With prevailing regulatory and market mandates for more environmentally sustainable remediation of contaminated sites in Europe, this has challenged remediation practitioners to be more innovative. This pressure has driven a recent trend to pursue novel ways to overcome the conventional limits of contaminant availability for physical, biological and chemical remediation. This has been characterized by site remediation employing innovative technology, and the synergistic combinations of technologies, to realize what is to become a new sustainable paradigm in soil and groundwater remediation, regardless of soil texture and contaminant concentration.
Approach/Activities
An example of this innovative trend that breaks from conventional remediation, employs the use of non-emulsifying surfactants as lead out for NAPL and globule mass removal, resolving interfacial tension and opening blocked inter-pore-space pathways, with >99.99% of employed surfactant removal, before undertaking a separated step, more effective ISCO and/or ISCR, for resolution of the involved chlorinated impacts.
Results/Lessons Learned
The principle objective of the surfactant injections are to enhance contaminant mass removal, via desorption and resolving interfacial tension.

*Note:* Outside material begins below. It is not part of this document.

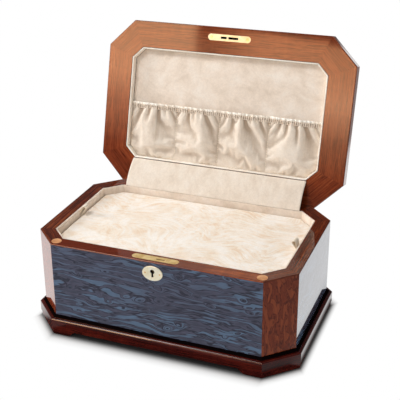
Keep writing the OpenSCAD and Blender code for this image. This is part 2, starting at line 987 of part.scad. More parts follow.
module lid_back_rail() {
    color("#8f4f2d")
    in_lid()
    difference() {
        lid_length(BACK);
        at_hinges() {
            translate([-hinge_len / 2 - pilot_fit, leaf_y - pilot_fit, z_lid - over])
            cube([hinge_len + 2 * pilot_fit, hinge_y - leaf_y, leaf_t + over]);
            translate([-hinge_len / 2 - knuckle_gap, hinge_y, z_lid - over])
            cube([hinge_len + 2 * knuckle_gap, lid_over + over, hinge_z + knuckle_room - z_lid + over]);
        }
        knuckle_notch();
        translate([0, 0, z_lid]) at_leaf_screws() mirror([0, 0, 1]) screw_hole();
    }
}

module lid_left_rail() {
    color("#9c5a35") in_lid() lid_length(LEFT);
}

module lid_right_rail() {
    color("#9c5a35") in_lid() lid_length(RIGHT);
}

module lid_corners() {
    color("#93532f") in_lid() for (k = CORNERS) lid_length(k);
}

module lid_top_board() {
    color("#5f2016")
    in_lid()
    hull()
    for (p = top_edge())
        translate([0, 0, max(z_top, p[1] - slice)])
        linear_extrude(slice)
        polygon(outline(lid_over - p[0]));
}

module lid_top_veneer() {
    color("#2f4257")
    in_lid()
    octagon_board(lid_over - field_inset, z_top + lid_top_t, z_top + lid_top_t + veneer_t * 0.3);
}

module lid_lining_edge() {
    color("#e9dcc6")
    in_lid()
    for (k = [0:7]) side_board(k, lid_inner, recess_in, z_lid + recess_drop, z_recess);
}

module lid_lining_panel() {
    color("#e0cfb6") in_lid() octagon_board(lid_inner, z_recess, z_top);
}

// Pocket cloth

// Half the width of the recess at height y, less at its chamfered foot
function cloth_half(y) =
    body_w / 2 + recess_in - loose_fit - max(0, y - (cloth_foot_y - cloth_leg));

// Gap between the cloth and the panel, in pocket p at part s of its width and part v of its height
function cloth_gap(s, v, p) =
    let (
        rise = mouth_gap + (belly_gap - mouth_gap) * sin(min(180, 200 * v)),
        fall = v < 0.55 ? 1 : cos(90 * (v - 0.55) / 0.45),
        across = pow(sin(180 * s), 0.5),
        folds = fold_h * sin(360 * fold_count * s + 70 * p) * (1 - v) * sin(180 * s)
    )
    max(0, rise * fall * across + folds * min(1, 6 * v));

// Points of one face of the cloth, set off from the panel by lift
function cloth_face(rows, y0, y1, v0, v1, lift) =
    [for (r = [0:rows], p = [0:3], i = [0:(p == 3 ? cloth_cols : cloth_cols - 1)])
        let (
            t = r / rows,
            y = y0 + (y1 - y0) * t,
            v = v0 + (v1 - v0) * t,
            s = i / cloth_cols,
            edge = [-cloth_half(y), seam_left, seam_mid, seam_right, cloth_half(y)]
        )
        [edge[p] + (edge[p + 1] - edge[p]) * s, y, z_recess - cloth_gap(s, v, p) - lift]];

// Closed sheet of cloth between two heights
module cloth_sheet(rows, y0, y1, v0, v1, thick) {
    n = 4 * cloth_cols + 1;
    m = n * (rows + 1);
    points = concat(cloth_face(rows, y0, y1, v0, v1, 0), cloth_face(rows, y0, y1, v0, v1, thick));
    quads = concat(
        [for (r = [0:rows - 1], i = [0:n - 2]) [r * n + i, (r + 1) * n + i, (r + 1) * n + i + 1, r * n + i + 1]],
        [for (r = [0:rows - 1], i = [0:n - 2])
            [m + r * n + i, m + r * n + i + 1, m + (r + 1) * n + i + 1, m + (r + 1) * n + i]],
        [for (i = [0:n - 2]) [i, i + 1, m + i + 1, m + i]],
        [for (i = [0:n - 2]) [rows * n + i, m + rows * n + i, m + rows * n + i + 1, rows * n + i + 1]],
        [for (r = [0:rows - 1]) [r * n, m + r * n, m + (r + 1) * n, (r + 1) * n]],
        [for (r = [0:rows - 1])
            [r * n + n - 1, (r + 1) * n + n - 1, m + (r + 1) * n + n - 1, m + r * n + n - 1]]
    );
    faces = [for (q = quads, h = [0, 1]) h == 0 ? [q[0], q[1], q[2]] : [q[0], q[2], q[3]]];
    polyhedron(points, faces);
}

module pocket_cloth() {
    color("#d9c2a0")
    in_lid()
    cloth_sheet(cloth_rows, pocket_mouth_y, cloth_foot_y, 0, 1, cloth_t);
}

module pocket_elastic() {
    color("#efe3cf")
    in_lid()
    cloth_sheet(1, pocket_mouth_y - elastic_w, pocket_mouth_y, 0, 0, cloth_t * 1.5);
}

module strike_plate() {
    color("#e0c06a")
    in_lid()
    difference() {
        translate([0, bolt_y, z_lid]) slot_plate(plate_l, strike_w, strike_t);
        translate([strike_slot_x, bolt_y - strike_slot_h / 2, z_lid - over])
        cube([strike_slot_w, strike_slot_h, strike_t + 2 * over]);
        translate([spare_slot_x, bolt_y - strike_slot_h / 2, z_lid - over])
        cube([spare_slot_w, strike_slot_h, strike_t + 2 * over]);
        translate([0, 0, z_lid]) at_plate_screws() mirror([0, 0, 1]) screw_hole();
    }
}

module strike_screws() {
    color("#c9a24c") in_lid() translate([0, 0, z_lid]) at_plate_screws() mirror([0, 0, 1]) screw();
}

// Cloth flap over the hinges, from the top of the lining to the foot of the recess

module hinge_flap() {
    foot = [body_d / 2 + in_lining + lining_t / 2, z_rim - lining_drop + 0.1];
    lid_y = body_d / 2 + recess_in + lining_t / 2;
    head = [open_y(lid_y, z_lid - 0.4), open_z(lid_y, z_lid - 0.4)];
    mid = (foot + head) / 2 + [-flap_bulge, flap_bulge] * 0.7;
    steps = 14;
    line = [for (i = [0:steps])
        let (t = i / steps)
        foot * (1 - t) * (1 - t) + mid * 2 * t * (1 - t) + head * t * t];
    back = [for (i = [steps:-1:0])
        let (
            a = line[max(0, i - 1)],
            b = line[min(steps, i + 1)],
            d = (b - a) / norm(b - a)
        )
        line[i] + [-d[1], d[0]] * flap_t];
    color("#efe6d6")
    in_row()
    translate([-flap_w / 2, 0, 0])
    rotate([90, 0, 90])
    linear_extrude(flap_w)
    polygon(concat(line, back));
}

plinth_front();
plinth_back();
plinth_sides();
plinth_corners();
foot_front_right();
foot_back_right();
foot_back_left();
foot_front_left();
foot_pads();
floor_board();
front_panel();
back_panel();
left_panel();
right_panel();
corner_posts();
front_veneer();
back_veneer();
side_veneers();
corner_veneers();
rim_front();
rim_back();
rim_sides();
rim_corners();
lining_front();
lining_back();
lining_sides();
lining_corners();
lining_floor();
cover_ledges();
cover_board();
cover_pad();
pull_loop_left();
pull_loop_right();
lock_case();
lock_plate();
lock_screws();
lock_drum();
lock_bolt();
escutcheon();
escutcheon_screws();
bumpers();
hinge_body_leaves();
hinge_pins();
hinge_body_screws();
hinge_lid_leaves();
hinge_lid_screws();
lid_front_rail();
lid_back_rail();
lid_left_rail();
lid_right_rail();
lid_corners();
lid_top_board();
lid_top_veneer();
lid_lining_edge();
lid_lining_panel();
pocket_cloth();
pocket_elastic();
strike_plate();
strike_screws();
hinge_flap();
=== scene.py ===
# %% [markdown]
# # A keepsake box in lacquered veneer
# The box is built in CAD and loaded here as a fixed frame. Blender adds what CAD leaves out: the figure of
# the veneers, the lacquer, the nap of the suede, and the cloth of the pocket.

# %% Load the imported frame
import json
import math

import bmesh
import bpy
import numpy as np
from mathutils import Matrix, Vector, noise

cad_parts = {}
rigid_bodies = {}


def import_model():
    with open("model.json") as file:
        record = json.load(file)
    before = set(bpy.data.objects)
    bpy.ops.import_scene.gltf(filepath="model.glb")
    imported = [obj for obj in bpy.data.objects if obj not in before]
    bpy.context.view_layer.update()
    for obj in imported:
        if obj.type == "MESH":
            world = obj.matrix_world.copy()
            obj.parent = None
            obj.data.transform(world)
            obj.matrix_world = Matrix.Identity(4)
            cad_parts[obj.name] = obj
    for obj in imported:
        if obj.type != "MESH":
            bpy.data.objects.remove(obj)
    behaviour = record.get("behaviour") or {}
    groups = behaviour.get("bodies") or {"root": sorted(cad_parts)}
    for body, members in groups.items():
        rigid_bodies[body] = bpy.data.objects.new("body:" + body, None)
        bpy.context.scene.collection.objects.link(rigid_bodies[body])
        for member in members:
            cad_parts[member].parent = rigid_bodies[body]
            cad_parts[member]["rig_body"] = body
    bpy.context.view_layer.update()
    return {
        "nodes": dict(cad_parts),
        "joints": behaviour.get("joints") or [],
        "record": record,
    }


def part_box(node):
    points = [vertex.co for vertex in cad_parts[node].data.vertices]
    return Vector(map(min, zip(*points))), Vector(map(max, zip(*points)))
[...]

Once the bulk of contamination has been removed, then the remaining residual contaminant, in the soil and groundwater can be more effectively treated with ISCO and/or ISCR, with the choice of oxidant and/or reductant, which can be used in combination, depending upon the contaminants to be treated, and prevailing site conditions (pH, redox-potential, conductivity, etc.).
Depending on the degree of contamination, a minimum removal of >70% of the bulk contaminant mass is pursued with the in situ soil flushing, before moving on to the separated (non-surfactant) step in situ techniques, to realize >99.9% mass reduction in soil and groundwater regimes.